Could Scottish club learn from B-team model used at Brentford?
There were contributions from Brad Pitt and Steve Jobs, but Robert Rowan's presentation to the Scottish Football Association's annual convention would have made its impact without them.
He was invited to Hampden to provide an insight into his work at Brentford and the club's decision to close its academy and implement a B-team model.
Rowan, who previously worked for Stenhousemuir, Celtic and the SFA before moving south, is Brentford's head of football operations and he delivered a stark reminder of the difficult choices facing clubs.
After reviewing their academy, Brentford decided the probability of producing first-team players and fighting off other higher profile clubs was too big a risk for an investment of millions of pounds per year.
The context of his presentation made the content more relevant. The SFA is conducting a performance review, with the working group drawing up a list of potential proposals to be implemented by the incoming performance director.
They include reducing the number of fully-funded elite academies in Scotland - to focus resources on the very best players in the country - and encouraging development pathways for academy graduates to spend time on loan at lower league clubs, who would no longer run their own academies, for first-team experience.
Brentford are owned by Matthew Benham, whose Smartodds company provides statistical analysis that underpins the model at Brentford and his other club, FC Midtjylland in Denmark, so there has always been a focus on eschewing the traditional for innovative thinking.
The video clip of Pitt was from the film Moneyball, about statistical analysis in baseball - although Rowan reiterated that Brentford only use statistics as a tool during the decision-making process rather than to ultimately make the decisions.
The Jobs clip was about Apple's decision to focus their concentration on a small range of innovative developments rather than trying to do everything.
'Very hard to predict development'
"It's maximising your resources on as little an amount of people as possible," Rowan said.
"A lot of football clubs have a hierarchy of first team and academy. I disagree with that and believe that, like in business, to maximise the potential in your assets you need to give them the best resources.
"We sign players on two or three-year contracts in that elite age group, from 17 to 21, where there aren't so many variables or influential factors.
"We're looking at players who have fallen out the system from Chelsea, Arsenal, Tottenham, Manchester United, Man City, because it's inevitable they will make a few mistakes, that's the difficulty of recruitment - it's very hard to predict development."
Brentford calculated they would gain an advantage by closing their academy and signing players who don't make it through the academies at elite clubs, but have the ability to progress.

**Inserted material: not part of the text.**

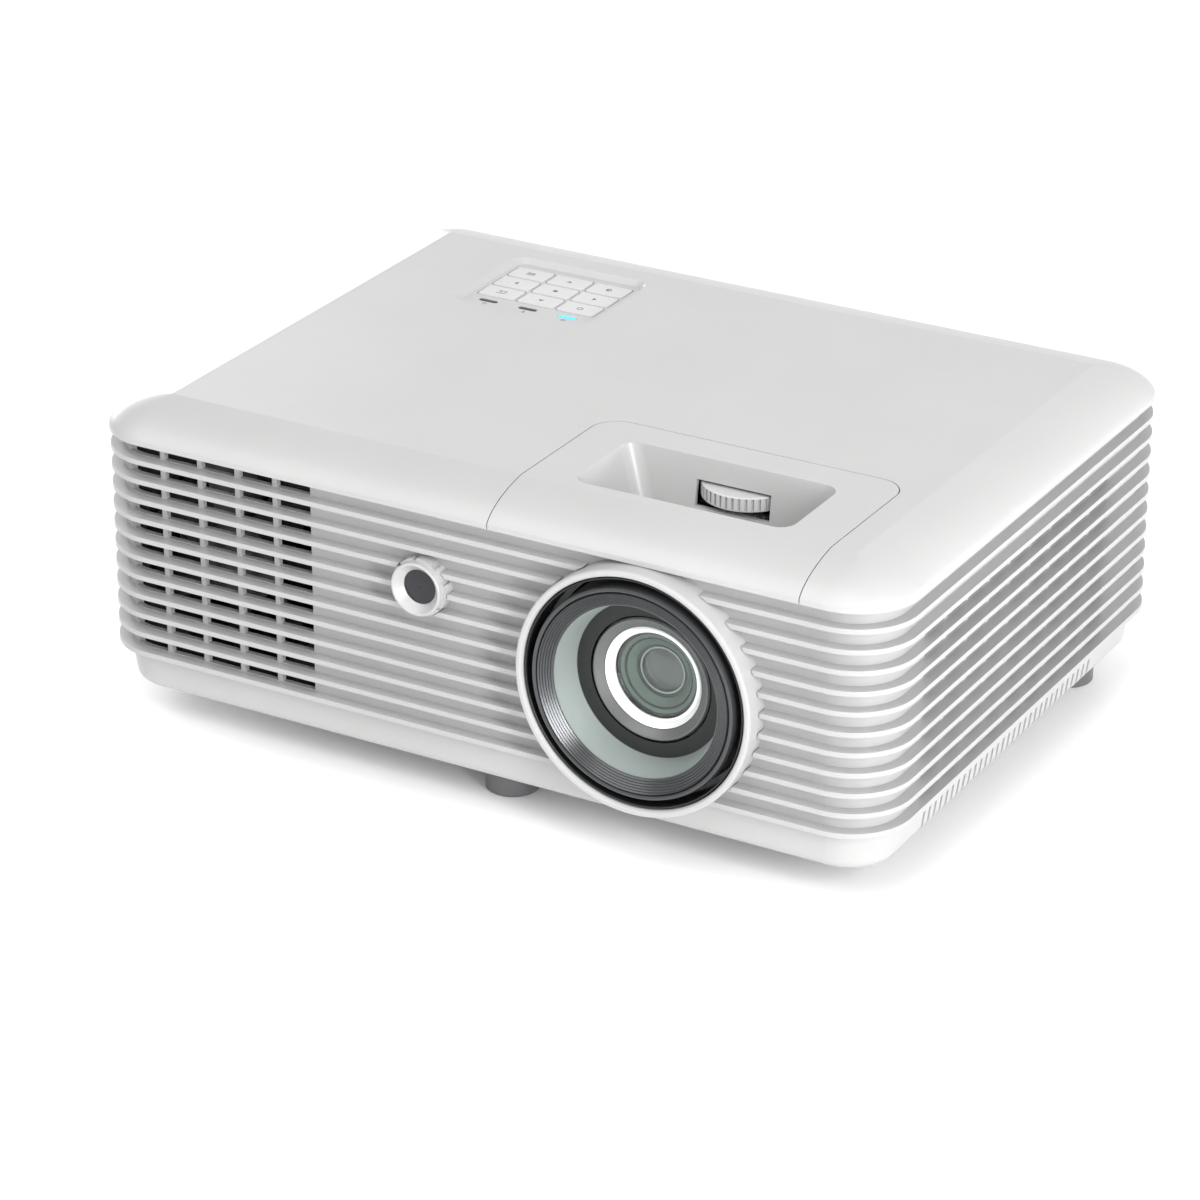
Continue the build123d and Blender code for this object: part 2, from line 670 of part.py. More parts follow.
def make_focus_group():
    with BuildPart() as focus_cell:
        turned([
            (cell_front_y + 0.7, cell_flange_radius), (cell_shoulder_y, cell_flange_radius),
            (cell_shoulder_y, cell_radius), (cell_back_y, cell_radius), (cell_back_y, cell_inner_radius),
            (seat_back_y + 3.0, cell_inner_radius), (seat_back_y + 3.0, 17.4), (seat_back_y, 17.4),
            (seat_back_y, seat_radius), (seat_front_y, seat_radius), (cell_front_y, 21.3),
            (cell_front_y, 21.8),
        ], lens_x, lens_z)
    keep(focus_cell.part, "focus_cell")
    with BuildPart() as front_lens_ring:
        turned([
            (seat_front_y, seat_radius - 0.1), (seat_back_y, seat_radius - 0.1), (seat_back_y, 15.6),
            (seat_back_y - 0.6, 15.6), (seat_back_y - 0.6, 16.6), (seat_back_y - 1.1, 16.9),
        ], lens_x, lens_z)
    keep(front_lens_ring.part, "front_lens_ring")
    with BuildPart() as focus_lenses:
        turned([(-101.0, 0.0), (-100.8, 3.0), (-100.3, 6.0), (-99.5, 9.0), (-98.5, 12.0), (-97.6, 14.2),
                (-98.0, 17.4), (-98.0, glass_radius), (-96.0, glass_radius), (-96.0, 13.2),
                (-97.2, 10.0), (-98.1, 5.0), (-98.4, 0.0)], lens_x, lens_z)
        turned([(-90.5, 0.0), (-90.1, 4.0), (-89.2, 7.6), (-89.2, glass_radius), (-86.0, glass_radius),
                (-86.0, 0.0)], lens_x, lens_z)
    keep(focus_lenses.part, "focus_lenses")


def make_zoom_group():
    with BuildPart() as zoom_cell:
        turned([
            (zoom_cell_front_y, cell_radius), (zoom_cell_back_y, cell_radius), (zoom_cell_back_y, 16.0),
            (zoom_cell_back_y - 2.0, 16.0), (zoom_cell_back_y - 2.0, cell_inner_radius),
            (zoom_cell_front_y, cell_inner_radius),
        ], lens_x, lens_z)
    keep(zoom_cell.part, "zoom_cell")
    with BuildPart() as zoom_lens:
        turned([(-64.0, 0.0), (-63.4, 6.0), (-61.6, 12.0), (-60.0, glass_radius),
                (-56.5, glass_radius), (-55.0, 12.0),
                (-53.6, 6.0), (-53.0, 0.0)], lens_x, lens_z)
    keep(zoom_lens.part, "zoom_lens")


def make_zoom_ring():
    root_y = dial_y + pinion_tip_radius + 0.35
    tip_y = root_y - tooth_height
    crown_radius = crown_teeth * tooth_pitch / (2 * pi)
    with BuildPart() as zoom_ring:
        turned([(root_y, 33.0), (root_y, crown_radius + 2.4), (root_y + 3.0, crown_radius + 2.4),
                (root_y + 3.0, 33.0), (-17.0, 33.0), (-17.0, barrel_radius + running_gap),
                (root_y - 1.0, barrel_radius + running_gap), (root_y - 1.0, 33.0)], lens_x, lens_z)
        with Locations(Location((lens_x, 0, lens_z))):
            for tooth in range(crown_teeth):
                angle = (tooth + 0.5) * 2 * pi / crown_teeth + pi / 2
                place = (crown_radius * cos(angle), (root_y + tip_y) / 2 + 0.05, crown_radius * sin(angle))
                with Locations(Location(place, (0, -degrees(angle), 0))):
                    Box(4.0, tooth_height + 0.1, tooth_width)
    keep(zoom_ring.part, "zoom_ring")


def make_zoom_dial():
    with BuildPart() as zoom_dial:
        pillar(lens_x, dial_y, dial_low_z, dial_high_z, dial_radius)
        fillet(zoom_dial.edges(), 0.6)
        with Locations((lens_x, dial_y, (dial_low_z + dial_high_z) / 2)):
            with PolarLocations(dial_radius + 0.1, dial_ribs):
                Box(2 * dial_rib_depth, 1.0, dial_high_z - dial_low_z - 1.0, mode=Mode.SUBTRACT)
        pillar(lens_x, dial_y, dial_low_z - 1, dial_high_z + 1, shaft_radius, Mode.SUBTRACT)
    keep(zoom_dial.part, "zoom_dial")
    with BuildPart() as zoom_pinion:
        pillar(lens_x, dial_y, pinion_low_z, pinion_high_z, pinion_tip_radius - tooth_height)
        with Locations((lens_x, dial_y, (pinion_low_z + pinion_high_z) / 2)):
            with PolarLocations(pinion_tip_radius - tooth_height / 2 - 0.1, pinion_teeth, start_angle=90):
                Box(tooth_height + 0.2, tooth_width, pinion_high_z - pinion_low_z)
        pillar(lens_x, dial_y, 96.6, 118.2, shaft_radius)
    keep(zoom_pinion.part, "zoom_pinion")


# ---------------------------------------------------------------- infrared receiver
def make_receiver():
    with BuildPart() as ir_bezel:
        turned([
            (ir_front_y + 0.3, ir_ring_radius), (wall_front_y, ir_ring_radius),
            (wall_front_y, ir_sleeve_radius), (-104.0, ir_sleeve_radius), (-104.0, ir_window_radius + 0.1),
            (-112.9, ir_window_radius + 0.1), (ir_front_y + 0.2, 8.7), (ir_front_y, 8.9),
            (ir_front_y, ir_ring_radius - 0.3),
        ], ir_x, ir_z)
        turned([(-113.3, ir_ring_radius - 0.5), (-113.3, ir_collar_radius), (wall_front_y, ir_collar_radius),
                (wall_front_y, ir_ring_radius - 0.5)], ir_x, ir_z)
        for angle in (20, 55, 100, 140, 190, 235, 280, 320):
            with Locations(Location((ir_x, -111.5, ir_z), (0, -angle, 0))):
                with Locations((ir_collar_radius, 0, 0)):
                    Box(1.5, 4.0, 1.6, mode=Mode.SUBTRACT)
    keep(ir_bezel.part, "ir_bezel")
    with BuildPart() as ir_window:
        turned([(-113.2, 0.0), (-113.1, 3.0), (-112.8, ir_window_radius), (-104.0, ir_window_radius),
                (-104.0, 7.8), (-102.8, 7.8), (-102.8, 0.0)], ir_x, ir_z)
    keep(ir_window.part, "ir_window")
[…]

The current B-team squad also has youth internationals from Denmark and Greece aiming to break through.
For the Scottish game, there are interesting considerations, not least because some clubs may have to decide about the worth of maintaining their academy if it is no longer among the elite group - most likely to be no more than 16 - or if running a development set-up and taking or borrowing players from other academies may be a better scenario.
'Build it your own way'
"With this new club academy concept, [I would say to Scottish clubs] not to think that if you're not defined as elite that life is over with developing players, you need to think differently," Rowan said.
"It's ridiculous the amount of academies in this country. Germany have double the amount but have nearly 16 times the population of Scotland.
"You shouldn't always be scripted by a governing body. If you want to be a successful business or football club, you need to build it your own way, after considering what is sustainable, worthwhile and achievable within your environment.
"People might say you're not fulfilling your commitment to your community, but academies are elitist. They're like private schools, where the best kids gets in.
"Brentford's stadium is on the street alongside houses. That's our community, not the kids who travel two hours to train with the academy.
"Invest more in your community programmes, like walking football, that keep people fit and active.
"Our community department incorporate football for all, regardless of race, weight, size, background, age. Our responsibility now is to improve the connection with the elite part of the club."
Brentford's B-team has played under-23 teams from Chelsea, Liverpool and Manchester United, and the B teams of Bayern Munich and Valencia. They will also face Rangers in January.
The idea is to push the players in their development and prepare them for first-team football. They have played in front of attendances of 1,000 at home games, and the experience is designed to mimic, as much as possible, the conditions faced by first-team players.
There is also a "non-negotiable" pathway to the first-team, with a certain number of B-team players having to train with the first-team, and be involved with the match-day squad. The aim is to promote at least one player to the first team by the end of the season.
"A few clubs have asked us about it, one in Scotland," Rowan said. "You get people who are sceptical and people who think it's innovative and brave."